I like to think I’ve grown pretty good a detecting them.
Recently, I submitted a proposal for a project consisting of writing articles. The job description stated that content briefs would be provided. The prospective client soon contacted me with flattery (my portfolio was impressive) and an offer of the lofty rate of $1.50 per word for two 1,400-word articles. No interview was needed: I was hired! Payment, the client said, would be made by the “sponsors” of the articles, not him. That’s a new twist.
The check arrived via USPS Priority Mail from Union City, NJ. A quick Google search did not find that business at the return address (in Union City, NJ) printed on the envelope. That same search found the sender’s name and business, a confectionery, in New York City, NY. As the client stated, payment would come from someone else, not him.

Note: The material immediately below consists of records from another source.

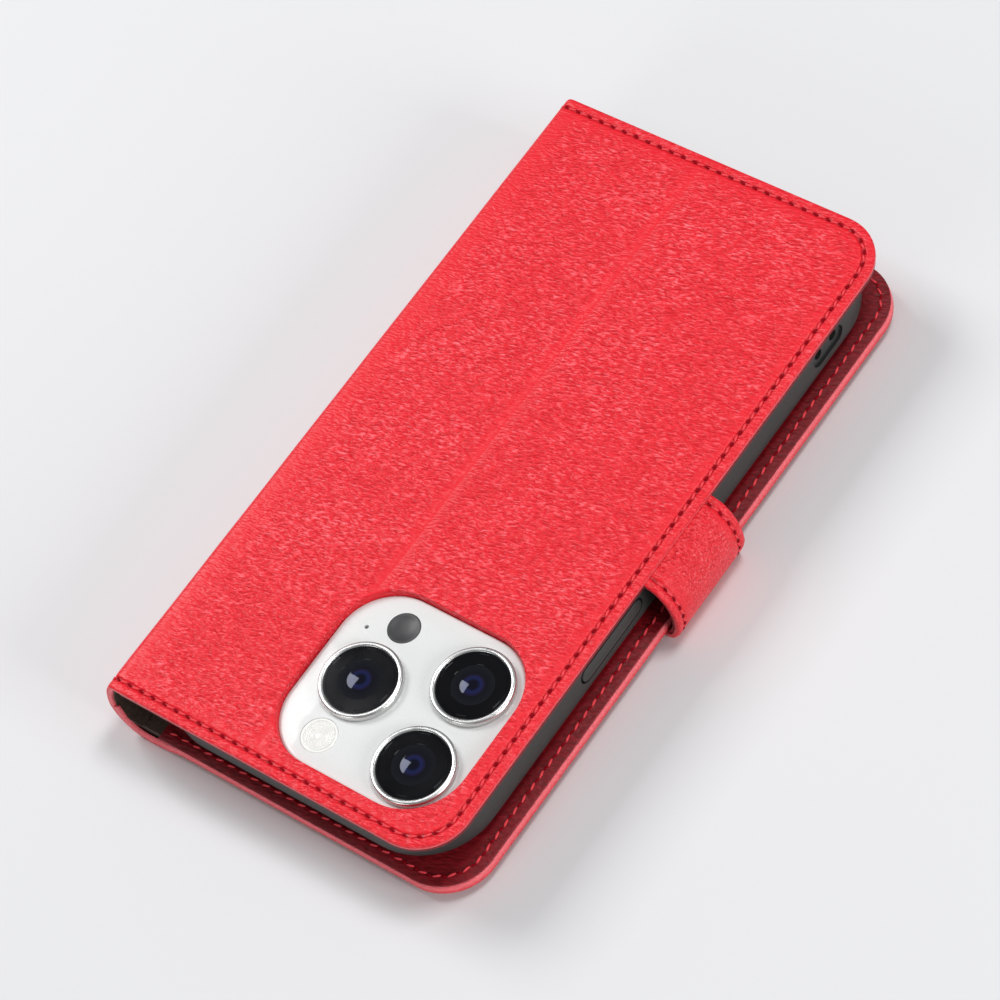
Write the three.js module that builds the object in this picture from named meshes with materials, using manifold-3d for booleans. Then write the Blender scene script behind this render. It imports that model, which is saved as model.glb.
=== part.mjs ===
// A wallet case for a phone: a stitched leather book with a moulded shell glued
// inside its back panel, closed by a magnetic strap, with a phone in the shell.
//
// Millimetres. X runs across the case from the spine (-) to the strap (+), Y along
// it from the camera end (-) to the port end (+), and Z up from the surface that the
// closed case lies on, front cover down. X = 0 and Y = 0 are the middle of the phone.

import * as THREE from 'three';
import { mergeVertices } from 'three/addons/utils/BufferGeometryUtils.js';
import Module from 'manifold-3d';

const wasm = await Module();
wasm.setup();

// ---------------------------------------------------------------- driving sizes

const phone = { width: 72.4, length: 152.8, thickness: 8, corner: 14 };
const plateau = { width: 42.9, length: 40.8, corner: 12, rise: 1.8, fromEdge: 2.3, fromEnd: 1.9 };
const lens = { ringRadius: 8.55, rim: 1.1, ringRise: 1.45, glassRise: 1.2, chamfer: 0.3 };
const pocketDepth = 0.6;

// Places on the camera plateau, measured from its middle.
const lensOffsets = [{ x: -9.5, y: -0.4 }, { x: 11, y: 9.2 }, { x: 11, y: -10.5 }];
const sensorDisc = { x: -9.4, y: 13.5, radius: 3.4 };
const flashDisc = { x: -10.1, y: -13.8, radius: 3.8 };
const microphoneHole = { x: -16.3, y: 10.2, radius: 0.45, depth: 0.8 };

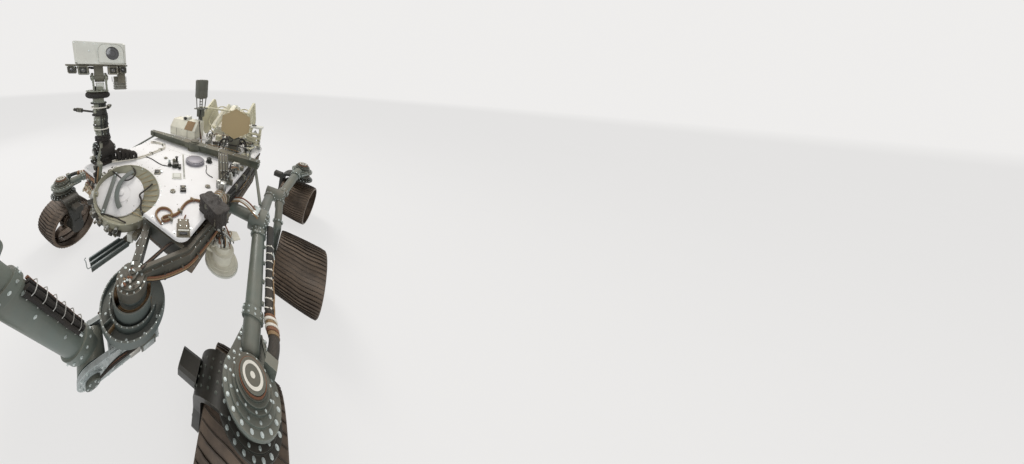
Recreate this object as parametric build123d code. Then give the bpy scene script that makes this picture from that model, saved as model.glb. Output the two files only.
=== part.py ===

And so the discrepancies began.
The check was made out for the full amount: $4,050 for both articles due by February 20, 2025. He signed my contract and returned it, although the signature looks like a doctor’s prescription: impossible to read. Really, I can’t hold that against him.
The content brief contained the topics of the articles (“internet and youth development” and “social media and mental health”) and a handful of key points to address for each topic. The articles were “intended for an upcoming social sensitization program/webinar aimed at students aged 15 to 21.” I’m not sure how two articles of 1,400 words each fit into the online learning environment of a webinar, but I’m no expert in course design.
The client is Charles Hartman (which I doubt is his real name). I checked his email address (itproffllc@gmail.com). The “itproffllc” comes up with some close matches: ITPro.com (an IT company), IT Pro US, LLC (another IT company), and itprofiler+llc (a provider of journalism articles). Why would any of those companies be used to hire a writer? Granted, the article topics would be appropriate to the first two possible companies.
Hmmm.
Mr. Hartman sent me proof of delivery for the check and requested that I deposit the check immediately and send him proof of deposit. Um … no. I had to do my due diligence first.
Of course, I checked the check. The paper is not watermarked. The “rub here for validation” mark doesn’t darken when rubbed. There are no other security features I can detect with the naked eye. The ABA confirms the routing and account numbers exist as well as the bank to which those numbers are assigned.
Hmmm.
According to the check, the sponsor paying for the articles is an ammunition company. I called the company. They were closed for the weekend. So, I used their contact form to send a message requesting verification that the gig and the check are legitimate. I assured them I wouldn’t deposit the check until I received such verification.
I know they’re not. Also, why would an ammunition manufacturer want articles on those topics? Why would one company pay for articles for both companies? Why would a confectionery want an article on the assigned topics?
Hmmm.
I’ve been down this road before. The twist in this little adventure is the so-called client’s insistence that I deposit the check immediately and show proof of deposit. Were I not cynical and suspicious, I might have allowed the urgency of that request to send me to the ATM to deposit the check right away.
I can see two outcomes that would have happened had I deposited the check. One is that I’d receive another check from the other sponsoring company and be asked to refund the overpayment. Another is that Mr. Hartman would someone glean my bank information from the proof of deposit then use that information to drain my bank account. Of course, my own financial institution would penalize me for cashing the fraudulent check. Regardless, I’d be out a lot of money.
Scams like this are growing more sophisticated. Do your due diligence.
Even when you’re not the customer, caveat emptor is the rule of the day.
Hen House Publishing is happy to do business with honest customers.